Les théories critiques
Les théories marxistes critiques sont aussi fondamentalement basées sur un universalisme occidental, où toutes les sociétés connaissent une trajectoire historique unique. Elles justifient le capitalisme comme phase nécessaire au développement social et à l’avènement du communisme. Les eurasistes entendent étayer et dépasser les analyses de cette théorie critique des relations internationales en évitant de se reposer sur des valeurs d’égalité ou de prolétariat, mais sur des axes de spiritualité, de tradition et de culture (p.86). Mais les approches marxiste et néomarxiste apportent un arsenal doctrinal important pour la théorie du monde multipolaire.
Le noyau du système-monde capitaliste occidental, où la réussite de la vie humaine est évaluée par la richesse et le succès matériel, a des origines culturelles et religieuses issues de l’Ancien Testament ; du judaïsme selon Karl Marx (Sur la question juive, La Fabrique, 2006) et Werner Sombart (Les Juifs et la vie économique, Groupe Saint-Rémi, 2012) au protestantisme selon Max Weber (L’Éthique protestante et l’esprit du capitalisme, Gallimard, 2004). Dans les relations internationales, le marxisme apporte un jugement moral sur le « Nord riche » considéré comme l’apogée de l’exploitation, de l’injustice, de la violence et du mensonge (p.135). La théorie du monde multipolaire intègre cette analyse en considérant que le capitalisme est le versant économique et matériel de l’universalisme et de l’impérialisme occidental. Cela revient à dire qu’accepter la logique du capital revient à considérer la civilisation occidentale comme modèle à suivre en matière de développement. La théorie du monde multipolaire n’accepte donc pas le déterminisme historique et la mission messianique du prolétariat mondial et appelle plutôt à la solidarité civilisationnelle entre les élites et leurs masses, dans la construction commune de grands espaces conformes aux caractéristiques historiques et culturelles de chaque société (p.138).

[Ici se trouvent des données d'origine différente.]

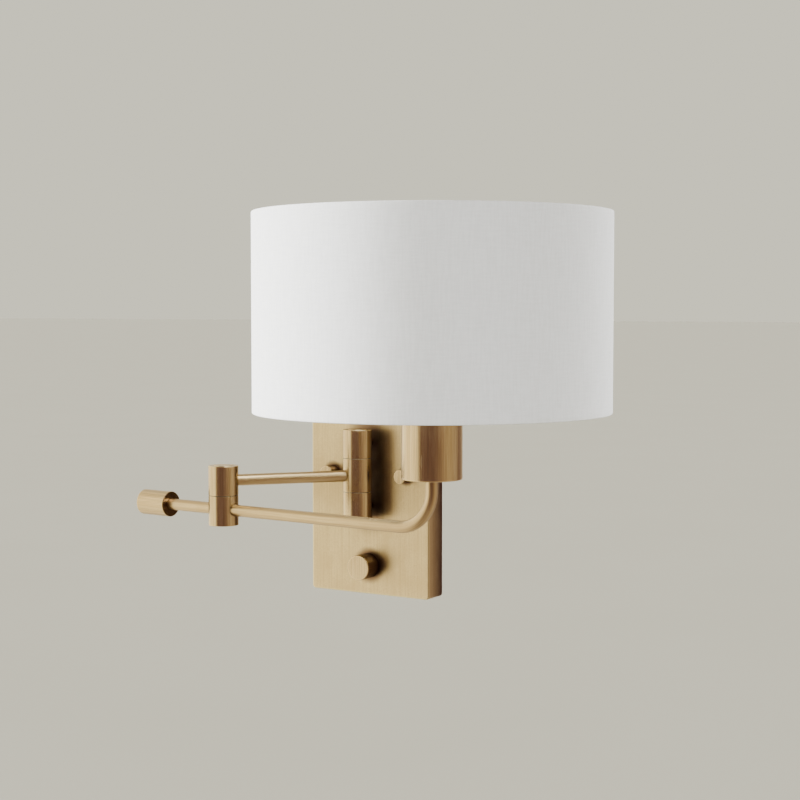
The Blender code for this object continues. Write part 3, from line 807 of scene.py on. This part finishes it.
def make_handle():
    away = -along_outer
    near, far, edge = 0.0602, 0.0910, 0.0005
    radius, hole = Extent("handle_grip").size.z / 2, tube_radius + 0.0002
    rod_end = far - 0.009
    start = elbow_axis + outer_level
    make_bar("handle_bar", "outer_arm", [start + away * let_in, start + away * rod_end], 0.0, "handle_rod")
    outline = [
        (0, rod_end + 0.0003, 0), (hole, rod_end + 0.0003, 0), (hole, near, 0.0002),
        (radius, near, edge), (radius, far, edge), (0, far, 0),
    ]

    # Painted shade, with some patina: the grip's face towards the elbow is darkened.
    def darkened(point):
        return 0.75 if point.dot(away) < near + edge / 2 else 0.0

    how = {"outline": outline, "place": start, "pointing": away, "patina": darkened}
    turned("turned_grip", brass, "outer_arm", "satin_brass", "handle_grip", **how)


make_handle()


# -----
# Standoffs. Two short brass studs hold the post off the backplate. The upper one is hollow and
# lets the lead through. Each has a nut behind the plate.

def make_standoff(node):
    stud = Extent(node)
    radius, length = stud.size.x / 2, stud.size.y
    outline = [(0, 0, 0), (radius, 0, 0.0003), (radius, length, 0), (0, length, 0)]
    how = {"outline": outline, "place": stud.back, "pointing": out_of_wall, "sides": 48}
    # Painted shade, with some patina: the standoffs, in the gap behind the post, are darkened all over.
    how["patina"] = lambda point: 0.7
    turned(f"{node}_turned", brass, "wall_unit", "satin_brass", node, **how)


make_standoff("wire_nipple")
make_standoff("lower_standoff")


# -----
# Dimmer. A rotary dimmer behind the plate, with its bushing through it, and a turned brass knob
# pushed on its shaft. The knob hides the nut.

def make_knob():
    knob = Extent("dimmer_knob")
    radius, length = knob.size.x / 2, knob.size.y
    shaft_bore, front_wall = 0.0032, 0.0034
    nut_room, nut_depth = 0.0086, 0.0052
    outline = [
        (0, length - front_wall, 0), (shaft_bore, length - front_wall, 0),
        (shaft_bore, nut_depth, 0), (nut_room, nut_depth, 0), (nut_room, 0, 0.0002),
        (radius, 0, 0.0003), (radius, length, 0.0006), (0, length, 0),
    ]

    # Painted shade, with some patina: the knob's side darkens towards the plate.
    def darkened(point):
        return 0.9 * max(0.0, 1 + point.y / length) ** 0.35

    how = {"outline": outline, "place": knob.back, "pointing": out_of_wall, "patina": darkened}
    turned("turned_knob", brass, "dimmer_control", "satin_brass", "dimmer_knob", **how)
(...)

L’approche féministe, notamment situationniste, est aussi pertinente pour la théorie du monde multipolaire d’un point de vue méthodologique. Elle montre comment la position sociologique (le sexe) affecte les constructions théoriques. Cette approche est intéressante pour Douguine, car elle met à mal la prétention à l’universalité d’un discours (le discours masculin dans le cas du féminisme). Douguine utilise cette approche pour partir non pas de l’identité féminine, mais de l’identité civilisationnelle pour aboutir à une « approche situationnelle civilisationnelle » (p.145). Cette approche rajoute une pierre de plus à l’édifice de la théorie de la multipolarité en condamnant toute prétention à l’universalité d’un système de valeurs.
Conclusion
Il devrait exister autant de théories de monde multipolaire que de pôles, conscients d’eux-mêmes et indépendants ou aspirant à l’être. Si Alexandre Douguine théorise la refondation des conceptions de Wesphalie comme étant indispensable à la multipolarité, le président russe Vladimir Poutine plaide quant à lui dans ses actes pour un retour aux bases westphaliennes des relations internationales, au moins dans un premier temps. Ceci pour mettre fin à l’unipolarité du droit américain qui n’est que la face cachée de l’actuel droit international. Entre théorie et pratique, la Russie ouvre donc la voie à une alternative qui sera radicale ou non. La pensée eurasienne a en tout cas le mérite de jeter les bases d’une théorie du monde multipolaire à construire et à peaufiner.